SEBAGO – The nationally-known Jones Museum of Glass and Ceramics is considering a move from its home near the top of Douglas Mountain to a vacant armory in South Portland, a change that would make the museum more accessible to the public.
South Portland City Manager Jeff Jordan said he and Mayor Bill Dale have met with museum officials to talk about a possible move to the Maine Army National Guard Armory in the Mill Creek section.
“They’re going to take it to their board and see if they can raise those kinds of funds,” Jordan said. The Guard has been asking $550,000 for the building.
John Holverson, the museum’s director, would not confirm the negotiations, but said museum trustees are “exploring the limitations of the current site and opportunities to explore other sites.”
Holverson said the museum’s location 25 miles outside Portland means visitors have to know about the museum and really want to get there.
The museum “is better-known to specialists and major museums and collectors than to the public,” he said.
The museum, established in 1978 by Dorothy Lee Jones Ward on property she owns, contains more than 10,000 pieces of glass and ceramic art from around the world, about two-thirds of it in storage.
The pieces include a large collection of paperweights, ceramic plaques and vases, clay pots, American Indian pots, uranium-laden tinted glass, cameo and pate-sur-pate glass vases.
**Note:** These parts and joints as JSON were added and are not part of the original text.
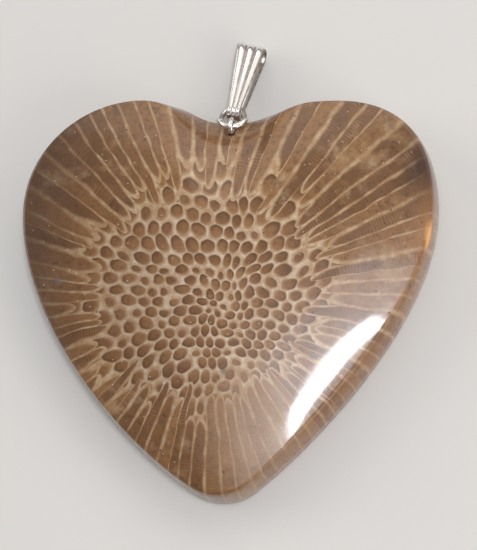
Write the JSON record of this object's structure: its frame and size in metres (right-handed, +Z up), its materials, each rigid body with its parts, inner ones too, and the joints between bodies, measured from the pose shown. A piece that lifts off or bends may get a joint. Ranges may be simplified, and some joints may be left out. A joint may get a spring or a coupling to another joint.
{
  "type": "favosites coral fossil heart pendant",
  "caption": "Polished heart-shaped cabochon of Favosites fossil coral with a silver eye pin, jump ring and fluted bail, lying on its flat back.",
  "frame": {"origin": "middle of the stone's flat back", "axes": "+Z up out of the polished face, +Y towards the notch and the bail, +X towards the right-hand lobe"},
  "size_m": [0.0502, 0.0566, 0.0077],
  "materials": {
    "polished_coral": "polished fossil coral: brown corallites with cream walls, glossy",
    "silver": "polished silver with fine wear scratches"
  },
  "bodies": {
    "pendant": {"stone": "polished_coral", "eye_pin": "silver"},
    "ring": {"jump_ring": "silver"},
    "bail": {"bail": "silver"}
  },
  "joints": [
    {"name": "ring_swing", "type": "hinge", "parent": "pendant", "child": "ring", "pos_m": [0.00041, 0.02047, 0.0044], "axis": [1, 0, 0], "range_deg": [-8, 85]},
    {"name": "bail_swing", "type": "hinge", "parent": "ring", "child": "bail", "pos_m": [0.00057, 0.02311, 0.00287], "axis": [0.9816, -0.1908, 0], "range_deg": [-65, 70]}
  ]
}
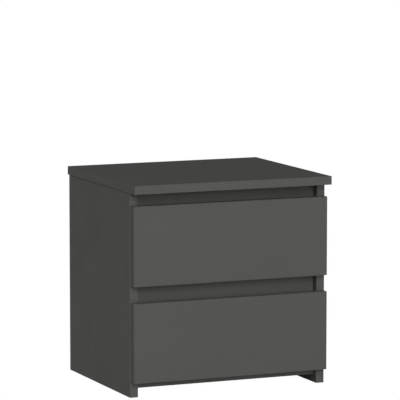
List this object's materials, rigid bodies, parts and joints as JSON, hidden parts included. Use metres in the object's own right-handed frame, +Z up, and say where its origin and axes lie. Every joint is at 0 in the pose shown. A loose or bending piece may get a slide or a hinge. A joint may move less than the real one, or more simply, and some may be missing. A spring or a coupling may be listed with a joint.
{
  "type": "nightstand",
  "caption": "Small bedside cabinet in dark grey laminated board with flush handleless drawers pulled by the gaps above them, on roller runners.",
  "frame": {"origin": "on the floor under the middle of the cabinet's bounding box", "axes": "+X to the viewer's right when facing the drawers, -Y out of the front where the drawers open, +Z up"},
  "size_m": [0.4, 0.35, 0.4],
  "materials": {
    "graphite_laminate": "fine-textured matt melamine on chipboard, edges banded in the same colour",
    "drawer_box_laminate": "smooth satin melamine on chipboard, upper edges banded",
    "hardboard_back": "raw brown hardboard",
    "hardboard_drawer_bottom": "white lacquered hardboard",
    "runner_steel": "satin epoxy coat",
    "roller_nylon": "moulded nylon",
    "rivet_steel": "zinc-plated rivet",
    "bolt_steel": "zinc-plated",
    "cam_zinc": "die-cast zinc, tumbled"
  },
  "bodies": {
    "carcass": {"top_panel": "graphite_laminate", "left_side_panel": "graphite_laminate", "right_side_panel": "graphite_laminate", "bottom_panel": "graphite_laminate", "back_panel": "hardboard_back", "upper_rail": "graphite_laminate", "middle_rail": "graphite_laminate", "top_cam_left_front": "cam_zinc", "top_bolt_left_front": "bolt_steel", "bottom_cam_left_front": "cam_zinc", "bottom_bolt_left_front": "bolt_steel", "top_cam_left_rear": "cam_zinc", "top_bolt_left_rear": "bolt_steel", "bottom_cam_left_rear": "cam_zinc", "bottom_bolt_left_rear": "bolt_steel", "top_cam_right_front": "cam_zinc", "top_bolt_right_front": "bolt_steel", "bottom_cam_right_front": "cam_zinc", "bottom_bolt_right_front": "bolt_steel", "top_cam_right_rear": "cam_zinc", "top_bolt_right_rear": "bolt_steel", "bottom_cam_right_rear": "cam_zinc", "bottom_bolt_right_rear": "bolt_steel", "upper_left_cabinet_runner": "runner_steel", "upper_left_front_roller_pin": "rivet_steel", "upper_right_cabinet_runner": "runner_steel", "upper_right_front_roller_pin": "rivet_steel", "lower_left_cabinet_runner": "runner_steel", "lower_left_front_roller_pin": "rivet_steel", "lower_right_cabinet_runner": "runner_steel", "lower_right_front_roller_pin": "rivet_steel"},
    "upper_drawer": {"upper_drawer_front": "graphite_laminate", "upper_drawer_left_side": "drawer_box_laminate", "upper_drawer_right_side": "drawer_box_laminate", "upper_drawer_back": "drawer_box_laminate", "upper_drawer_bottom": "hardboard_drawer_bottom", "upper_left_drawer_runner": "runner_steel", "upper_left_rear_roller_pin": "rivet_steel", "upper_right_drawer_runner": "runner_steel", "upper_right_rear_roller_pin": "rivet_steel"},
    "upper_left_front_roller": {"upper_left_front_roller": "roller_nylon"},
    "upper_left_rear_roller": {"upper_left_rear_roller": "roller_nylon"},
    "upper_right_front_roller": {"upper_right_front_roller": "roller_nylon"},
    "upper_right_rear_roller": {"upper_right_rear_roller": "roller_nylon"},
    "lower_drawer": {"lower_drawer_front": "graphite_laminate", "lower_drawer_left_side": "drawer_box_laminate", "lower_drawer_right_side": "drawer_box_laminate", "lower_drawer_back": "drawer_box_laminate", "lower_drawer_bottom": "hardboard_drawer_bottom", "lower_left_drawer_runner": "runner_steel", "lower_left_rear_roller_pin": "rivet_steel", "lower_right_drawer_runner": "runner_steel", "lower_right_rear_roller_pin": "rivet_steel"},
    "lower_left_front_roller": {"lower_left_front_roller": "roller_nylon"},
    "lower_left_rear_roller": {"lower_left_rear_roller": "roller_nylon"},
    "lower_right_front_roller": {"lower_right_front_roller": "roller_nylon"},
    "lower_right_rear_roller": {"lower_right_rear_roller": "roller_nylon"}
  },
  "joints": [
    {"name": "upper_drawer_slide", "type": "slide", "parent": "carcass", "child": "upper_drawer", "axis": [0, -1, 0], "range_m": [0, 0.225]},
    {"name": "upper_left_front_roller_spin", "type": "hinge", "parent": "carcass", "child": "upper_left_front_roller", "pos_m": [-0.1765, -0.13, 0.2314], "axis": [1, 0, 0], "range_deg": [0, 1230]},
    {"name": "upper_left_rear_roller_spin", "type": "hinge", "parent": "upper_drawer", "child": "upper_left_rear_roller", "pos_m": [-0.177, 0.14, 0.2286], "axis": [1, 0, 0], "range_deg": [0, 1230]},
    {"name": "upper_right_front_roller_spin", "type": "hinge", "parent": "carcass", "child": "upper_right_front_roller", "pos_m": [0.1765, -0.13, 0.2314], "axis": [1, 0, 0], "range_deg": [0, 1230]},
    {"name": "upper_right_rear_roller_spin", "type": "hinge", "parent": "upper_drawer", "child": "upper_right_rear_roller", "pos_m": [0.177, 0.14, 0.2286], "axis": [1, 0, 0], "range_deg": [0, 1230]},
    {"name": "lower_drawer_slide", "type": "slide", "parent": "carcass", "child": "lower_drawer", "axis": [0, -1, 0], "range_m": [0, 0.225]},
    {"name": "lower_left_front_roller_spin", "type": "hinge", "parent": "carcass", "child": "lower_left_front_roller", "pos_m": [-0.1765, -0.13, 0.0499], "axis": [1, 0, 0], "range_deg": [0, 1230]},
    {"name": "lower_left_rear_roller_spin", "type": "hinge", "parent": "lower_drawer", "child": "lower_left_rear_roller", "pos_m": [-0.177, 0.14, 0.0471], "axis": [1, 0, 0], "range_deg": [0, 1230]},
    {"name": "lower_right_front_roller_spin", "type": "hinge", "parent": "carcass", "child": "lower_right_front_roller", "pos_m": [0.1765, -0.13, 0.0499], "axis": [1, 0, 0], "range_deg": [0, 1230]},
    {"name": "lower_right_rear_roller_spin", "type": "hinge", "parent": "lower_drawer", "child": "lower_right_rear_roller", "pos_m": [0.177, 0.14, 0.0471], "axis": [1, 0, 0], "range_deg": [0, 1230]}
  ],
  "couplings": [
    {"joint": "upper_left_front_roller_spin", "follows": "upper_drawer_slide", "rad_per_m": 95.238},
    {"joint": "upper_left_rear_roller_spin", "follows": "upper_drawer_slide", "rad_per_m": 95.238},
    {"joint": "upper_right_front_roller_spin", "follows": "upper_drawer_slide", "rad_per_m": 95.238},
    {"joint": "upper_right_rear_roller_spin", "follows": "upper_drawer_slide", "rad_per_m": 95.238},
    {"joint": "lower_left_front_roller_spin", "follows": "lower_drawer_slide", "rad_per_m": 95.238},
    {"joint": "lower_left_rear_roller_spin", "follows": "lower_drawer_slide", "rad_per_m": 95.238},
    {"joint": "lower_right_front_roller_spin", "follows": "lower_drawer_slide", "rad_per_m": 95.238},
    {"joint": "lower_right_rear_roller_spin", "follows": "lower_drawer_slide", "rad_per_m": 95.238}
  ]
}
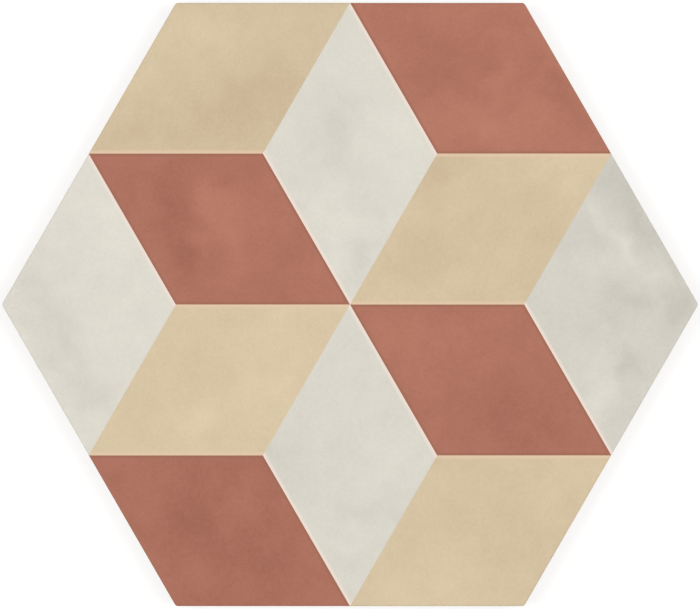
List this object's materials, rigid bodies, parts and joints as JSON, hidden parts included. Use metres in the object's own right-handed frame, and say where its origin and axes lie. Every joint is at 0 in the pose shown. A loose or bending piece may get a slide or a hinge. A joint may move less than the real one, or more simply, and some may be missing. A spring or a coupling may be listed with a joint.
{
  "type": "hexagon floor tile",
  "caption": "Flat hexagonal porcelain floor tile with a tumbling-block print in cream, terracotta and pale grey, an eased face edge and a keyed back.",
  "frame": {"origin": "centre of the bedding plane, under the middle of the tile", "axes": "+Z from the keyed back to the glazed face, +X through two opposite corners, +Y square to two opposite sides"},
  "size_m": [0.2652, 0.23, 0.009],
  "materials": {
    "fired_porcelain": "matte"
  },
  "bodies": {
    "root": {"hexagon_tile": "fired_porcelain"}
  },
  "joints": []
}
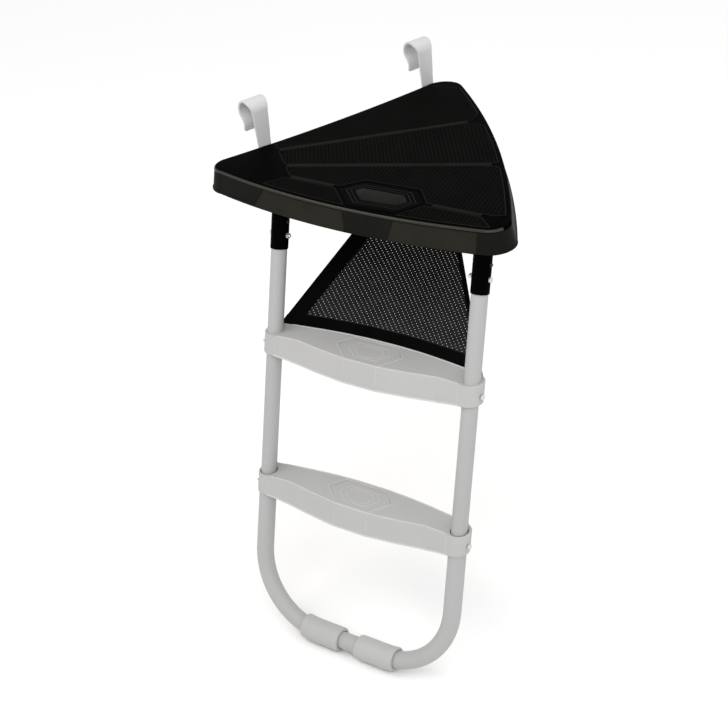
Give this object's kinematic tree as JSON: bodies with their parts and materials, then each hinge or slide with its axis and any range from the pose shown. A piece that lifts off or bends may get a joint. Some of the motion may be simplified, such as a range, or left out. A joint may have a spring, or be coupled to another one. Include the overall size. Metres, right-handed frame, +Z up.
{
  "type": "trampoline ladder with entry platform",
  "caption": "Bent-tube ladder with curved treads, a fan-shaped moulded entry platform, claws that hang on a trampoline's rail, and a net panel below the platform.",
  "frame": {"origin": "the trampoline rail's axis, half way between the two claws", "axes": "+X along the treads to the climber's right, +Y the way the climber faces, +Z up"},
  "size_m": [0.708, 0.8681, 0.9845],
  "materials": {
    "pale_paint": "smooth matt pale grey paint",
    "pale_plastic": "moulded, fine grain",
    "pale_badge": "smooth satin",
    "deck_plastic": "moulded, ribbed top, fine grain skirt",
    "deck_badge": "smooth satin black",
    "black_paint": "satin black powder coat",
    "button_steel": "dull zinc",
    "spring_steel": "blank spring steel",
    "net_mesh": "woven mesh with border tape",
    "webbing": "woven webbing",
    "zinc": "zinc plated"
  },
  "bodies": {
    "ladder": {"bottom_bow": "pale_paint", "front_crossbar": "black_paint", "left_foot_sleeve": "pale_plastic", "left_hook": "pale_paint", "left_hook_bolt_a": "zinc", "left_hook_bolt_b": "zinc", "left_hook_nut_a": "zinc", "left_hook_nut_b": "zinc", "left_lock_spring": "spring_steel", "left_lower_tread_bolt": "zinc", "left_lower_tread_nut": "zinc", "left_side_bar": "black_paint", "left_socket": "black_paint", "left_socket_bolt": "zinc", "left_socket_nut": "zinc", "left_upper_tread_bolt": "zinc", "left_upper_tread_nut": "zinc", "left_upright": "pale_paint", "lower_tread": "pale_plastic", "lower_tread_badge": "pale_badge", "net": "net_mesh", "net_screw_left": "zinc", "net_screw_right": "zinc", "net_strap": "webbing", "platform_badge": "deck_badge", "platform_screw_1": "zinc", "platform_screw_2": "zinc", "platform_screw_3": "zinc", "platform_screw_4": "zinc", "platform_screw_5": "zinc", "platform_screw_6": "zinc", "platform_shell": "deck_plastic", "rear_crossbar": "black_paint", "right_foot_sleeve": "pale_plastic", "right_hook": "pale_paint", "right_hook_bolt_a": "zinc", "right_hook_bolt_b": "zinc", "right_hook_nut_a": "zinc", "right_hook_nut_b": "zinc", "right_lock_spring": "spring_steel", "right_lower_tread_bolt": "zinc", "right_lower_tread_nut": "zinc", "right_side_bar": "black_paint", "right_socket": "black_paint", "right_socket_bolt": "zinc", "right_socket_nut": "zinc", "right_upper_tread_bolt": "zinc", "right_upper_tread_nut": "zinc", "right_upright": "pale_paint", "upper_tread": "pale_plastic", "upper_tread_badge": "pale_badge"},
    "left_button": {"left_lock_button": "button_steel"},
    "right_button": {"right_lock_button": "button_steel"}
  },
  "joints": [
    {"name": "left_button_press", "type": "slide", "parent": "ladder", "child": "left_button", "axis": [1, 0, 0], "range_m": [-0.0045, 0], "stiffness_N_per_m": 1500, "springref_m": 0.003, "deforming": ["left_lock_spring"]},
    {"name": "right_button_press", "type": "slide", "parent": "ladder", "child": "right_button", "axis": [1, 0, 0], "range_m": [-0.0045, 0], "stiffness_N_per_m": 1500, "springref_m": 0.003, "deforming": ["right_lock_spring"]}
  ]
}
There are whisky flasks, salt-and-pepper shakers, high-end Steubens and even low-end kitsch.
Ward, who created the museum from her antiques shop “The Glass Basket,” believed in education and the “stories these objects could tell,” according to Holverson.
That is why she, too, supports a move toward a more accessible museum.
Part of the museum’s mission, Holverson said, is to convince people that “objects made for use and beauty can play as much of a role in your life as ‘works of art.'”
About 12,000 people a year visit the museum, which is open from May to mid-November.